- _Exercise directions_:
Show all lines holding "handed".
** Start **
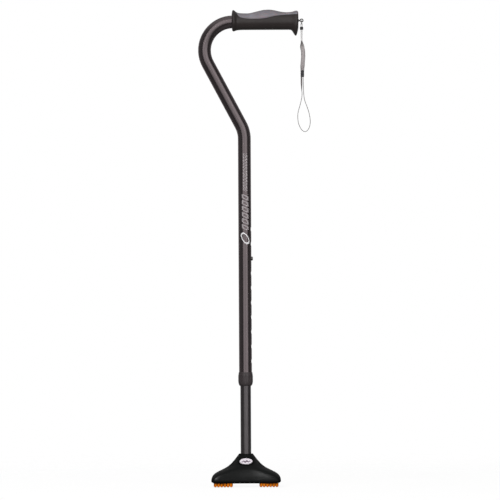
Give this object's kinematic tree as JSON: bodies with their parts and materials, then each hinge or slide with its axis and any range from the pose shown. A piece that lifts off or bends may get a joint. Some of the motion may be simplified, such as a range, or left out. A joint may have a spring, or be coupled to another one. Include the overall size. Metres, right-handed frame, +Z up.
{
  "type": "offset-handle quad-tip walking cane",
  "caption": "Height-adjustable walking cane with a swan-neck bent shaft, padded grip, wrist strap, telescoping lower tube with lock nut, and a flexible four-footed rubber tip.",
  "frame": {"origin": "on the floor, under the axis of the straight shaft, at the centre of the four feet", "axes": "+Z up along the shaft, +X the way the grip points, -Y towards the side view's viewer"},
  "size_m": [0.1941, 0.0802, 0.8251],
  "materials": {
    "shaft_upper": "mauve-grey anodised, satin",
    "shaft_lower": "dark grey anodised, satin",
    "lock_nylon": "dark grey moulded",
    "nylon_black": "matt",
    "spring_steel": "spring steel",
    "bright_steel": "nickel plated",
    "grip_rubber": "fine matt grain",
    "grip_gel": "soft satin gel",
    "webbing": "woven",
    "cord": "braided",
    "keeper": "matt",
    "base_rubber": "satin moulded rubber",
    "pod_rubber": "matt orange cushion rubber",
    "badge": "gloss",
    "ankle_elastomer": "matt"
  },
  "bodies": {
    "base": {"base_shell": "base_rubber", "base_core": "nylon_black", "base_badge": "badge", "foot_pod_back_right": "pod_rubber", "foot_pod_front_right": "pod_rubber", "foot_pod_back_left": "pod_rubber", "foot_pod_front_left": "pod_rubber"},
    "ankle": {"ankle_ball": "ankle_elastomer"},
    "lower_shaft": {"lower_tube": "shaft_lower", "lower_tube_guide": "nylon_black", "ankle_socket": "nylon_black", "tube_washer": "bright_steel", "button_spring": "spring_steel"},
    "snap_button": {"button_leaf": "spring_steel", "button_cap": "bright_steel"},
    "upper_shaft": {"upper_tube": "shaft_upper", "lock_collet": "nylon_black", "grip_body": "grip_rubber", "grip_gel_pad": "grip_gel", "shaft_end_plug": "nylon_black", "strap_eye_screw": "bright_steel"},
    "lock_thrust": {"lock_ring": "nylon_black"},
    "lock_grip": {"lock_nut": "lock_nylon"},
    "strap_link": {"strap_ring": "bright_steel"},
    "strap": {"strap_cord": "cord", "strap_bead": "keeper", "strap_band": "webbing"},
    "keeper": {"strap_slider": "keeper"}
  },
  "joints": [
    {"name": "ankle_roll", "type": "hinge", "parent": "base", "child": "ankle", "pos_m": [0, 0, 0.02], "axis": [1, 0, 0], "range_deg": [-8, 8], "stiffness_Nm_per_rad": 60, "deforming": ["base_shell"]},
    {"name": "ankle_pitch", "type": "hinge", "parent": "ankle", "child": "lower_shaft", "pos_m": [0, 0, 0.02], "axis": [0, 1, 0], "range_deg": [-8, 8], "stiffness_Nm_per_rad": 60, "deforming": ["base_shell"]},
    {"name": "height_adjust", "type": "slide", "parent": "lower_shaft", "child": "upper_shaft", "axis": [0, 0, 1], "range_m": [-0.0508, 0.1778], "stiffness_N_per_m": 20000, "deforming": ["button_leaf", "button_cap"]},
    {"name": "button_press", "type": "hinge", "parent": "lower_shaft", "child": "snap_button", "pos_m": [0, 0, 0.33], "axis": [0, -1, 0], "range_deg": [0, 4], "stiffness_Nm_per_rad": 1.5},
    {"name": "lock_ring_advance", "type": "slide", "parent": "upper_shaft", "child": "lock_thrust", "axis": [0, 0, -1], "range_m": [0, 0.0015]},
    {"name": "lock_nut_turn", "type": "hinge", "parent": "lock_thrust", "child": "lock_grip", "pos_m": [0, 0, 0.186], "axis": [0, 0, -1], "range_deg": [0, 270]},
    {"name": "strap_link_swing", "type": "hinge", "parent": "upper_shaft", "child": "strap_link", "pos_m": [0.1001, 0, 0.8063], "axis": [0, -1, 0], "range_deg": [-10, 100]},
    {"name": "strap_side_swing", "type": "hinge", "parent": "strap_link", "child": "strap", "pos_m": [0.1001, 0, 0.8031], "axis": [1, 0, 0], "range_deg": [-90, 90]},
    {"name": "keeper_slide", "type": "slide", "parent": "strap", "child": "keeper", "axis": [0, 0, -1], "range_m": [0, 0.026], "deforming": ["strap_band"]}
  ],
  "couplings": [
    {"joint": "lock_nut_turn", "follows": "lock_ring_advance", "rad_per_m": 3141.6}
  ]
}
** End **
** Start **
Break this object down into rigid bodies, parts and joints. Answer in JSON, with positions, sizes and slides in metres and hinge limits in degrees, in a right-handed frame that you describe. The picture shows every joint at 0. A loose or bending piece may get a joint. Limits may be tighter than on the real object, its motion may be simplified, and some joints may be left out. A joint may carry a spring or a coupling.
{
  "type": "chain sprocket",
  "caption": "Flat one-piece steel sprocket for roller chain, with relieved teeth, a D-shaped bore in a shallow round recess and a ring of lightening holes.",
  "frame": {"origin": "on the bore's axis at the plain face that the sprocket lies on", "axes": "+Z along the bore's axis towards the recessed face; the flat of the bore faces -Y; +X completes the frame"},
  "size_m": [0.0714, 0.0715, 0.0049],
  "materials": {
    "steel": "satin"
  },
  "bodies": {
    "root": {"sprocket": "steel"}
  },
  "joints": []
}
** End **
- _Task output_:
Give this object's kinematic tree as JSON: bodies with their parts and materials, then each hinge or slide with its axis and any range from the pose shown. A piece that lifts off or bends may get a joint. Some of the motion may be simplified, such as a range, or left out. A joint may have a spring, or be coupled to another one. Include the overall size. Metres, right-handed frame, +Z up.
Break this object down into rigid bodies, parts and joints. Answer in JSON, with positions, sizes and slides in metres and hinge limits in degrees, in a right-handed frame that you describe. The picture shows every joint at 0. A loose or bending piece may get a joint. Limits may be tighter than on the real object, its motion may be simplified, and some joints may be left out. A joint may carry a spring or a coupling.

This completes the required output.